Assim, os criminosos são vistos como mais destemidos, mais ousados, possivelmente porque manipulam o medo (consciente ou inconscientemente) em intensidade bem maior que a vontade do cidadão em vencê-lo.
A notícia de que um pedófilo está atuando no sul causa inquietação não apenas em famílias locais, mas, também nas do centro e norte do país; se a notícia é de que houve fuga de presos em uma cidade do Centro, famílias do norte e do sul correm para fechar portas e janelas; se há um assalto no Norte, pessoas do centro e no Sul pensam em comprar uma arma.

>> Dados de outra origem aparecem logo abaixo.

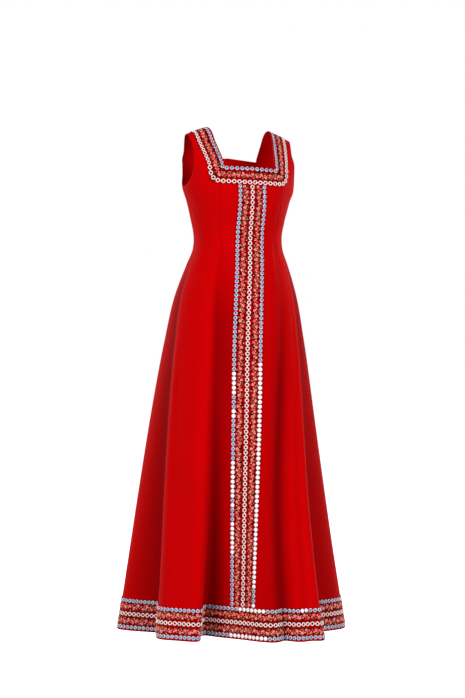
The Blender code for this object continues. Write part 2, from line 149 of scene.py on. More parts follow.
# Creases of the skirt: where each starts and ends down the cloth and round it (in knots), how wide it is
# there, and how far it stands out at its middle
SKIRT_CREASES = (
    (0.326, 3.00, 0.420, 2.45, 0.20, 0.30, -0.0016),
    (0.326, 3.05, 0.400, 2.86, 0.14, 0.18, -0.0014),
    (0.328, 3.05, 0.410, 3.35, 0.14, 0.20, -0.0013),
    (0.330, 2.70, 0.440, 2.05, 0.20, 0.28, 0.0012),
    (0.335, 3.60, 0.470, 3.75, 0.22, 0.30, 0.0010),
    (0.328, 7.00, 0.430, 6.55, 0.20, 0.26, -0.0013),
    (0.326, 7.05, 0.420, 7.45, 0.16, 0.22, -0.0014),
    (0.330, 6.30, 0.480, 6.20, 0.25, 0.30, 0.0011),
    (0.327, 1.40, 0.430, 1.30, 0.30, 0.40, -0.0012),
    (0.380, 4.20, 0.760, 4.25, 0.20, 0.22, 0.0016),
    (0.420, 3.60, 0.900, 3.75, 0.14, 0.16, -0.0015),
    (0.560, 0.40, 1.150, 0.55, 0.25, 0.25, -0.0030),
    (0.620, 1.55, 1.250, 1.60, 0.30, 0.30, 0.0030),
    (0.500, 6.30, 0.950, 6.35, 0.16, 0.16, 0.0014),
    (0.620, 12.60, 1.300, 12.70, 0.30, 0.30, -0.0030),
    (0.350, 11.50, 0.700, 11.60, 0.40, 0.35, 0.0022),
    (0.328, 15.00, 0.430, 14.60, 0.25, 0.35, -0.0014),
    (0.500, 16.60, 1.200, 16.75, 0.30, 0.30, -0.0030),
    (0.329, 19.00, 0.440, 19.30, 0.20, 0.30, -0.0015),
    (0.328, 18.80, 0.420, 18.30, 0.20, 0.30, -0.0013),
    (0.600, 20.70, 1.250, 20.60, 0.30, 0.30, 0.0030),
    (0.328, 23.10, 0.450, 23.40, 0.20, 0.30, -0.0016),
    (0.330, 22.70, 0.430, 22.30, 0.20, 0.30, -0.0013),
    (0.480, 24.60, 1.100, 24.50, 0.30, 0.30, -0.0028),
    (0.328, 27.00, 0.430, 27.35, 0.20, 0.30, -0.0014),
    (0.640, 28.60, 1.280, 28.75, 0.30, 0.30, 0.0030),
    (0.329, 30.90, 0.440, 30.50, 0.20, 0.30, -0.0014),
)
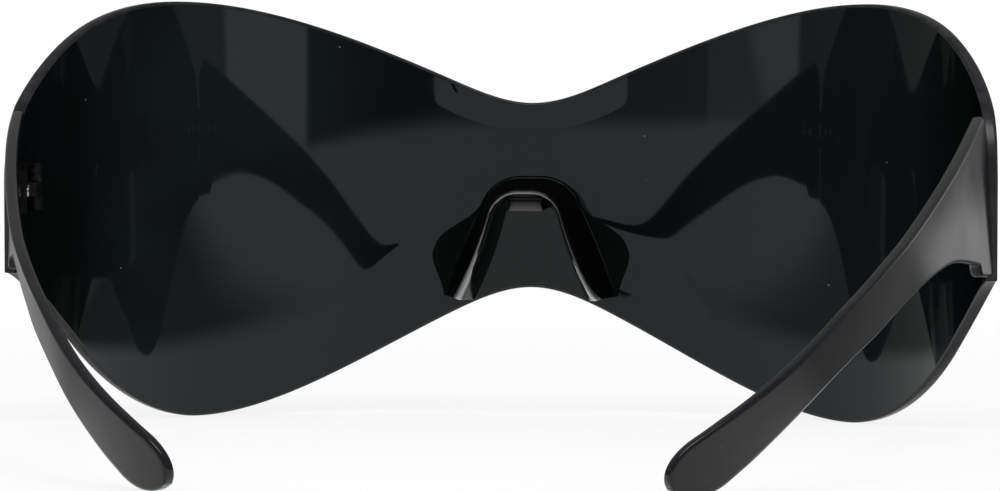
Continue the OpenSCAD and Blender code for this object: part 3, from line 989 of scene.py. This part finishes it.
@dataclass
class NoseSaddle:
    """The moulded nose saddle: a bridge and two legs, skinned over rings along a U.

    A place along the U is 0 in the middle, 1 at the end of the flat, 2 past the shoulder and 3 at
    the leg's end, and negative on the left. Fillets and painted highlights go by the corners of a ring.
    """

    lens: ShieldLens
    height: float = 12.3
    top: float = 38.0
    drop: float = 1.2
    under: float = 33.1
    low: float = 18.2
    edge_bend: tuple[float, ...] = (1.0, 5.0, 16.0, 29.0)
    root_bend: tuple[float, ...] = (1.8, 6.5, 26.0, 18.0)
    inner_bend: tuple[float, ...] = (2.8, 1.4, 13.0, 27.0)
    lifts: Triple = (0.4, 0.5, -0.3)
    edge_t: float = 0.65
    edge_share: float = 0.8
    tongue_t: float = 1.15
    lip: float = 3.0
    lip_rise: float = 0.03
    step: float = 0.67
    step_end: float = 0.35
    wall_foot: Pair = (0.06, 0.2)
    leg_round: float = 0.6
    leg_end: float = 0.5
    wing_t: float = 0.7
    wing_thin: float = 0.8
    wing_steps: Triple = (0.1, 0.15, 0.25)
    wing_reach: float = 4.1
    wing_shares: tuple[float, ...] = (0.05, 0.55, 0.62, 1.04)
    bond: float = 0.02
    leg_out: float = 70.0
    fillets: tuple[float, ...] = (0.2, 0.35, 0.25, 0.3, 0.3, 0.3, 0.35, 0.5, 0.4, 0.25, 0.05)
    fillet_points: int = 4
    # Shares of painted highlight at the corners of a ring: how much of the strongly reflecting finish each
    # corner gets.
    polish: tuple[tuple[float, ...], ...] = (
        (0, 0, 0, 0), (0, 0, 0, 0), (0, 0.05, 0.15, 0.4), (1, 1, 1, 1), (1, 0.7, 0.4, 0.25),
        (0.2, 0.15, 0.15, 0.15), (0.15, 0.1, 0, 0), (0, 0.7, 1, 1), (0.4, 0, 0, 0), (0, 0, 0, 0),
        (0, 0, 0, 0))
    back_corners: int = 2
    # Painted highlight on the back corners near the middle, fading out along the U.
    back_polish: float = 0.4
    back_fade: Pair = (0.9, 0.4)
    wing_corners: int = 3
    # Where along the legs the wings' painted reflection fades in.
    wing_fade: float = 1.6
    leg_rings: int = 48
    leg_crowding: float = 1.3
    shoulder_rings: int = 28
    flat_rings: int = 6
    crease: float = 50.0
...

Essa ocorrência, a Ilusão de Isotopia, é aquela sensação de que se está vivendo naquele lugar onde aconteceu o fato, ou o sentimento de que, onde se vive, inevitavelmente ocorrerá o mesmo evento, gerando a “síndrome de próxima vítima” (Isotopia, do étimo grego: ísos = igual e tópos = lugar, de uso mais comum na física e nas correntes do estruturalismo nos anos 60/70).
Enfim, todo trabalho de proteção social, aqui incluída a prevenção criminal, ao contrário do que é propalado, não visa “aumentar a segurança”, mas, sim, reduzir as fontes de insegurança a patamares toleráveis.
Além do aspecto material, é necessário restaurar a crença na população através massificação de informações sobre a insegurança, programas e projetos de proteção social em andamento, êxitos alcançados, participação da comunidade, comportamentos e procedimentos a serem adotados pela população, criando condições para surgimento de uma ilusão de isotopia positiva, que passe a ser objetivo social a ser alcançado.